Faint-saturation gems share a characteristic washed-out appearance. The grey or brown masking component — which in chromatic terms represents the desaturating influence of mixed wavelengths — is conspicuous rather than subordinate. In a faint blue sapphire, for example, the stone may read as a cool grey with a blue suggestion rather than as a blue stone with a grey modifier. In a faint pink tourmaline, the impression is closer to a very pale blush or near-colourless rose than to a pink gem.

Tone interacts with saturation in ways that matter for the faint grade. A very light-toned stone can appear faint in saturation simply because there is insufficient depth of material to saturate the transmitted light; equally, a medium-toned stone can be faint if the crystal chemistry or inclusions scatter or absorb selectively in ways that dilute the dominant hue. The two causes — insufficient tone and genuine chromatic weakness — produce similar visual results but different gemmological explanations.

Trade Implications and Value

Faint saturation consistently reduces the per-carat value of a coloured gemstone relative to otherwise comparable stones of stronger saturation. The magnitude of the discount varies by species. For ruby and Burmese sapphire, where vivid to strong saturation is the market expectation and the price differential between saturation grades is steep, a faint-saturation stone may command only a small fraction of the price of a strongly saturated counterpart of equivalent weight and clarity. For certain pastel-preferred varieties — morganite, kunzite, some rose-cut spinels marketed for their delicacy — faint saturation is less penalised and may even align with buyer preference, though it remains at the lower end of the chromatic range even within those categories.

In auction and wholesale contexts, faint-saturation stones are rarely the subject of detailed colour commentary; they are more typically described by their tone and transparency, with colour noted as a secondary characteristic. Laboratory reports from GIA, Gübelin, and SSEF will record the saturation grade explicitly when issuing coloured-stone colour reports, making the faint designation a matter of permanent record that informs resale.

Distinction from the Diamond 'Faint' Grade

A critical point of terminology: in GIA's diamond colour-grading system, Faint (capitalised by convention) designates diamonds in the D-to-Z scale that fall in the K–M range — stones with a faint body colour, typically yellowish or brownish, that is detectable face-up. This usage is entirely separate from the coloured-stone saturation grade.
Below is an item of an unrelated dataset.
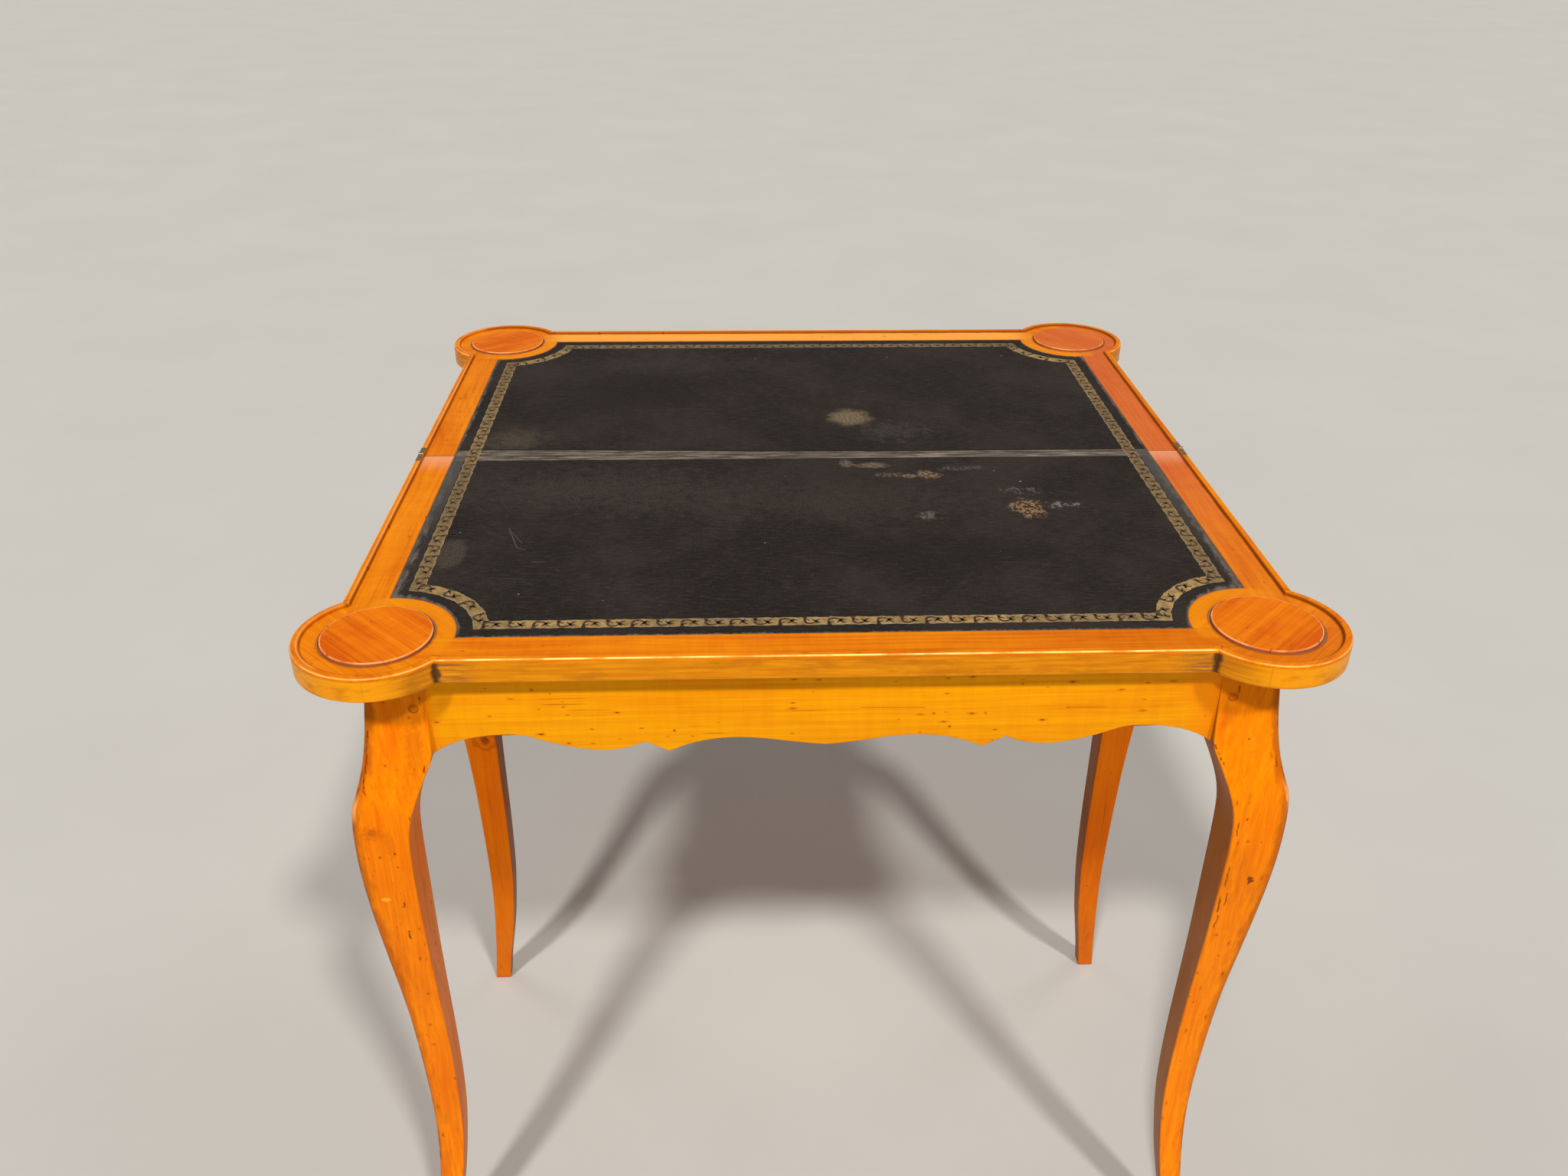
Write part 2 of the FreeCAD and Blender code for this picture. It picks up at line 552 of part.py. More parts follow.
def make_pivot():
    """Pivot plate, stud, washer and nut, and the stop peg, all carried by the front leaf."""
    plate_top = f"{LEAF_LOW} + plate_thickness"
    disc = rod("pivot_disc", "plate_radius", PIVOT, f"-{PIVOT}", (LEAF_LOW, plate_top))
    eye = rod("pivot_eye", "stud_radius", PIVOT, f"-{PIVOT}",
              (f"{LEAF_LOW} - overrun", f"{plate_top} + overrun"))
    holes = [item[1] for item in plate_screws("plate_hole")]
    keep("pivot_plate", cut("pivot_plate", disc, eye, *holes))
    screws = [item[0] for item in plate_screws("plate_screw")]
    keep("pivot_plate_screws", group("pivot_plate_screws", *screws))
    board_low = f"{FRAME_TOP} - board_thickness"
    washer_low = f"{board_low} - slide_gap - washer_thickness"
    nut_low = f"{washer_low} - nut_thickness"
    keep("pivot_stud", rod("pivot_stud", "stud_radius", PIVOT, f"-{PIVOT}",
                           (f"{nut_low} - stud_tail", plate_top)))
    ring = rod("washer_ring", "washer_radius", PIVOT, f"-{PIVOT}", (washer_low, f"{board_low} - slide_gap"))
    hole = rod("washer_hole", "stud_radius", PIVOT, f"-{PIVOT}", (f"{washer_low} - overrun", board_low))
    keep("pivot_washer", cut("pivot_washer", ring, hole))
    hexagon = doc.addObject("Part::Prism", "nut_hexagon")
    hexagon.Polygon = 6
    bind(hexagon, Circumradius="nut_radius", Height="nut_thickness", x=PIVOT, y=f"-{PIVOT}", z=nut_low)
    thread = rod("nut_thread", "stud_radius", PIVOT, f"-{PIVOT}", (f"{nut_low} - overrun", board_low))
    keep("pivot_nut", cut("pivot_nut", hexagon, thread))
    keep("stop_peg", rod("stop_peg", "stop_radius", PIVOT, f"-{PIVOT} - stop_reach",
                         (f"{LEAF_LOW} - stop_drop", f"{LEAF_LOW} + stop_root")))


def lip_section(name):
    """Section of the lip in the XZ plane, with its inner face at X = 0."""
    wide = size("lip_width")
    low = size(LEAF_LOW)
    high = size("top_height")
    outer = size("lip_round")
    inner = size("lip_ease")
    under = size("under_round")
    lean = math.sqrt(0.5)

    def spot(across, up):
        return FreeCAD.Vector(across, 0, up)

    def corner(start, middle, end):
        return Part.Arc(start, middle, end).toShape()

    foot = spot(wide - under, low)
    wall = spot(wide, low + under)
    brow = spot(wide, high - outer)
    crown = spot(wide - outer, high)
    rim = spot(inner, high)
    step = spot(0, high - inner)
    return profile(name, [
        Part.makeLine(spot(0, low), foot),
        corner(foot, spot(wide - under + under * lean, low + under - under * lean), wall),
        Part.makeLine(wall, brow),
        corner(brow, spot(wide - outer + outer * lean, high - outer + outer * lean), crown),
        Part.makeLine(crown, rim),
        corner(rim, spot(inner - inner * lean, high - inner + inner * lean), step),
        Part.makeLine(step, spot(0, low)),
    ])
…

A coloured-stone gemmologist describing a sapphire as having faint saturation is not invoking diamond colour nomenclature; the two systems share a word but operate on different scales, different species, and different conceptual frameworks. Confusion between the two is common among non-specialists and should be avoided in laboratory reports and trade communications by specifying the context explicitly.

Practical Grading Considerations

Assigning the faint grade reliably requires controlled lighting — preferably a daylight-equivalent source at approximately 5,500–6,500 K — and comparison with reference stones or colour communication tools such as the GIA GemSet. Under incandescent or warm LED lighting, saturation can appear marginally stronger than it is, potentially shifting a faint stone into the weak category in the observer's perception. Standardised viewing conditions are therefore not merely procedural formality but a prerequisite for consistent saturation assessment at the lower end of the scale, where the distinctions are subtle.